ATM Mapping and Monitoring Tool
Technical Challenge:Increased complexity and dynamic nature of emerging network technologies.
Description:The ATM Mapping and Monitoring Tool is a flexible system for mapping, monitoring and protecting an ATM network. The tool employs the active participation of a sensor in a given ATM protocol. The sensor participates in protocol message exchanges and state machines with other network elements such that, by looking at that protocol the sensor is indistinguishable from the other entities. By actively participating in the protocol, the sensor is able to collect information and statistics on the protocol in a realtime event driven manner. The sensors support the ATM Forum routing protocol, Private Network-Network Interface Version 1.0,and the ATM Forum LAN Emulation User-Network Interface version 2.0 protocols. The sensors are configured by monitors, graphical user interfaces, through downloaded rule sets which dictate the interesting events the sensors should listen for, when they will alert the monitor, and what action should be taken when those events occur.

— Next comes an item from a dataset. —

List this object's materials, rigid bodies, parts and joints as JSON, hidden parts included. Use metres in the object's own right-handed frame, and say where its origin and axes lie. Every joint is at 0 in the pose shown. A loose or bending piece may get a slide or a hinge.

Through the use of a scripting language, the Tool Command Language (TCL), both the monitor and sensor can be tailored to listen and react to different events and to perform different actions when those events occur. Within a network, there may be multiple monitors, which connect to multiple sensors, and multiple sensors per monitor. This functionality allows for the sharing of the sensor infrastructure across the security, network, configuration, and bandwidth management communities, which may be contained in different administrative domains.
The monitor can perform correlation between events within different protocols to assist in enhanced detection of faults, intrusions and anomalous behavior. The system is different from the systems that are deployed today, because it primarily looks at control protocols, not user data.
In addition to the above capabilities, the tool has been enhanced to provide capabilities to define ATM security features, to ensure that these features continue to be used and enforced and to use additional data from ATM connection logs. These features allow an operator to define a security boundary and a connection filtering policy for an ATM network. The operator can then apply the policy to the boundary. The tool will then use information and events derived from ATM logs and the sensors to determine if the policies are being enforced or if a condition has occurred that circumvents the policy. This tool has been developed in such a way that additional protocol sensors can easily be written and integrated. Some of these protocols to which this software could be applied are IP routing protocols, virtual LAN protocols and some of the emerging optical protocols. By enhancing the tool in this fashion, it could be made into a system to monitor a very heterogeneous networking environment.
Demonstration Capability:Yes, Depending upon the level of security clearance. Noncleared individuals can get prototype and lab level demonstrations. Appropriately cleared individuals may be granted access to operational environments where this tool is in use.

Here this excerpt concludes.